Expats can bring home 2 handsets extra
The regulator also announced special facilities for expatriates. Bangladeshis returning from abroad will be allowed to bring their personal mobile phone along with up to two additional new handsets.
These devices will remain active on the network for three months, during which users must complete registration. The BTRC said the process can be completed online through the NEIR portal using passports or travel-related documents
Earlier last month, the BTRC chairman at a press conference said the regulator will also introduce a system allowing users to register second-hand phones or devices brought as gifts from abroad.
What happens to phones now?
Under the new system, all mobile phones that were already in use on the network before the launch of NEIR will continue to operate and will be registered automatically through their biometric SIMs. Users can check the registration status of their handset through the BTRC's NEIR website or by SMS.
To do so by text message, users need to type KYD, followed by a space and the 15-digit IMEI number, and send it to 16002. The IMEI number can be found in the phone's settings or by dialling *#06#.

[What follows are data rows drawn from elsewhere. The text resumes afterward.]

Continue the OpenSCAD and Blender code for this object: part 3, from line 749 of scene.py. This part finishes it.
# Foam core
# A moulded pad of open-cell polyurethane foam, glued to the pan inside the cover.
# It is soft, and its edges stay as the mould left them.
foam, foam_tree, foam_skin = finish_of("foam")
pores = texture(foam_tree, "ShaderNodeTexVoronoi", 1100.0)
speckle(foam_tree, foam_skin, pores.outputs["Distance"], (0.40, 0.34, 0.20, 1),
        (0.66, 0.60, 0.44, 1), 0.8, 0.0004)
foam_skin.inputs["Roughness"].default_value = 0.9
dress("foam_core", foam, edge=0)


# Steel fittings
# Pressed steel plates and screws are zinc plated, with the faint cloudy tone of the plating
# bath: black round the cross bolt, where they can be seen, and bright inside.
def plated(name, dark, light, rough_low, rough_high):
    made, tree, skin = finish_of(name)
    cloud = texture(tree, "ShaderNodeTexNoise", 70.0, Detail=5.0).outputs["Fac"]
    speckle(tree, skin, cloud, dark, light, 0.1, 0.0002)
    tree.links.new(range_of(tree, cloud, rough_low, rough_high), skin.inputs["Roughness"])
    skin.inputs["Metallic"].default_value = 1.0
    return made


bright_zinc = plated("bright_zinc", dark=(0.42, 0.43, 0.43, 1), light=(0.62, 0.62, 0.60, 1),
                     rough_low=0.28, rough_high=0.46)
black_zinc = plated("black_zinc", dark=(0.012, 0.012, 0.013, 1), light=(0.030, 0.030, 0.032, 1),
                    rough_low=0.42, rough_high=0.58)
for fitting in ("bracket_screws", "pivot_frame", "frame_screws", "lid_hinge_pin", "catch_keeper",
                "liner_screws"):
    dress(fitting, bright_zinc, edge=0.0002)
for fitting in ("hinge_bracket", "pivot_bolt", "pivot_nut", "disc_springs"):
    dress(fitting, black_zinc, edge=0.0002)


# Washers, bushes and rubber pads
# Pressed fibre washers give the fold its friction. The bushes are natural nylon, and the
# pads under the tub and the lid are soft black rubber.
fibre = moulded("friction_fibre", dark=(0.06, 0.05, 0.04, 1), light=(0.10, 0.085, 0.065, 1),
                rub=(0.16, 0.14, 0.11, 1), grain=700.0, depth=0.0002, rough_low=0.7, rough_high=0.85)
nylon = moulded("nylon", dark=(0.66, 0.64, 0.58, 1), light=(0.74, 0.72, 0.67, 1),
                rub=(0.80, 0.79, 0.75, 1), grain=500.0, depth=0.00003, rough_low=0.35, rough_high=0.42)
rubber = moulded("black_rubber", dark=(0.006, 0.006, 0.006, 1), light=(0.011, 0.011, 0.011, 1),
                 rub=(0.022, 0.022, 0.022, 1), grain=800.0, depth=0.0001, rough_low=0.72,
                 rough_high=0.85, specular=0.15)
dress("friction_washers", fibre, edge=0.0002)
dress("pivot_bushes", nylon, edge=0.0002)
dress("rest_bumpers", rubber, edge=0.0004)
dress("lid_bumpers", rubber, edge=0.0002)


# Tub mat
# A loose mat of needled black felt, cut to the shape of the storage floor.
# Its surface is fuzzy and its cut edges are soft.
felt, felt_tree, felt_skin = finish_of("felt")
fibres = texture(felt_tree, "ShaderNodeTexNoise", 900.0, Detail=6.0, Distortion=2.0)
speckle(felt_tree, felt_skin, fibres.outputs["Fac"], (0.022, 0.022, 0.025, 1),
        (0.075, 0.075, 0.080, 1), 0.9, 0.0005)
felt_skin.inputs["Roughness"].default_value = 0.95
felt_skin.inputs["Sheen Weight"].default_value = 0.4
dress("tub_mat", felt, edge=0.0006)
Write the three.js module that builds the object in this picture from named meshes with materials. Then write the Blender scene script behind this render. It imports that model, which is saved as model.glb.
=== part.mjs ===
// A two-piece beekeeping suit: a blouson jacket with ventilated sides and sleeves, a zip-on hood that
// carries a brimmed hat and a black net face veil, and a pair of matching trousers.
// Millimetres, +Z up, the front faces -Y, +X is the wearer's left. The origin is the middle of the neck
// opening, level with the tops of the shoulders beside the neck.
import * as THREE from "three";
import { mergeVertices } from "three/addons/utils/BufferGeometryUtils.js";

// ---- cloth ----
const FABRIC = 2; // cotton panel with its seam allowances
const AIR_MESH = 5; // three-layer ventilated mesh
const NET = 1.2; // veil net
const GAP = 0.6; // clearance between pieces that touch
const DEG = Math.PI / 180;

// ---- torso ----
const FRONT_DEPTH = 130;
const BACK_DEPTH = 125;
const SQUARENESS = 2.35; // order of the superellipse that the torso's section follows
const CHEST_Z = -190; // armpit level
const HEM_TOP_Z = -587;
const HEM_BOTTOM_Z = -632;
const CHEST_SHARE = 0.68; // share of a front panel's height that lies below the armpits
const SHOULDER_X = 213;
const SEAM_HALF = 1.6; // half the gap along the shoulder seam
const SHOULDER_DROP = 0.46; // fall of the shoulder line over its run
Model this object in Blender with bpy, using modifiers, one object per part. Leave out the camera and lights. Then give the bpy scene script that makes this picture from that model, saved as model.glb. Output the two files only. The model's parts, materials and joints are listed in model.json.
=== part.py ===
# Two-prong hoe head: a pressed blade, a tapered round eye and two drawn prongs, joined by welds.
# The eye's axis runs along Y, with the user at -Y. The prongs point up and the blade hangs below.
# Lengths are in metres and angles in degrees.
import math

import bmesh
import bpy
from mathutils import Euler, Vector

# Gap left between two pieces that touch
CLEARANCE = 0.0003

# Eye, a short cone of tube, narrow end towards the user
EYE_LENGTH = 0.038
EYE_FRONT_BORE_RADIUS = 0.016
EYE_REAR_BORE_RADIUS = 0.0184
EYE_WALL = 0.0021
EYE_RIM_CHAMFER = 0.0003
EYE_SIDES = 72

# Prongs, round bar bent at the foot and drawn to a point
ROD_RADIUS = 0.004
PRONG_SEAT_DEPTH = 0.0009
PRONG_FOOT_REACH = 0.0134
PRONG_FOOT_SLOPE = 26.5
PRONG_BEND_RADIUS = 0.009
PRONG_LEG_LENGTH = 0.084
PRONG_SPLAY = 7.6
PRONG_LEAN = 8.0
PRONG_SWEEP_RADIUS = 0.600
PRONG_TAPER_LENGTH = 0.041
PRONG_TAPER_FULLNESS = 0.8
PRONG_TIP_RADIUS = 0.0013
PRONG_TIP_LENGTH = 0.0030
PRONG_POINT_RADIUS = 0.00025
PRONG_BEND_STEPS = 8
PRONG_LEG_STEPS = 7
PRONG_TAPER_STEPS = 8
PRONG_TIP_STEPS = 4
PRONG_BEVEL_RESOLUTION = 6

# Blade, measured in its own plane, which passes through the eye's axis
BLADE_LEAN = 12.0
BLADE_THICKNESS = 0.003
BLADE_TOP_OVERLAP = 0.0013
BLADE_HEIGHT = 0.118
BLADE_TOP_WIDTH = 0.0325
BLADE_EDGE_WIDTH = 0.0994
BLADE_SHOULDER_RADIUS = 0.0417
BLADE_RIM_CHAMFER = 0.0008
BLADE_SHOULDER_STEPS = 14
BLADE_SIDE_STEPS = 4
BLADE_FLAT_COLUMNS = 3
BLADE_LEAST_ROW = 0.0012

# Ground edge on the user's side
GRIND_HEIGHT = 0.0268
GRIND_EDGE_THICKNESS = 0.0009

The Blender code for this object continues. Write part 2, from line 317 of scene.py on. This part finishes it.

For those wishing to change their handset or SIM card, the existing device must first be deregistered using the USSD code *16161# or through the NEIR portal, after which the new device must be registered.
Any new handset connecting to the mobile network will be subject to mandatory verification and registration. Phones purchased abroad will be allowed to remain active for three months, during which users must complete registration with valid proof of purchase along with passport, visa, entry stamp, and other supporting IDs.
Handsets identified as illegal and left unregistered after the stipulated period will be disconnected from the network.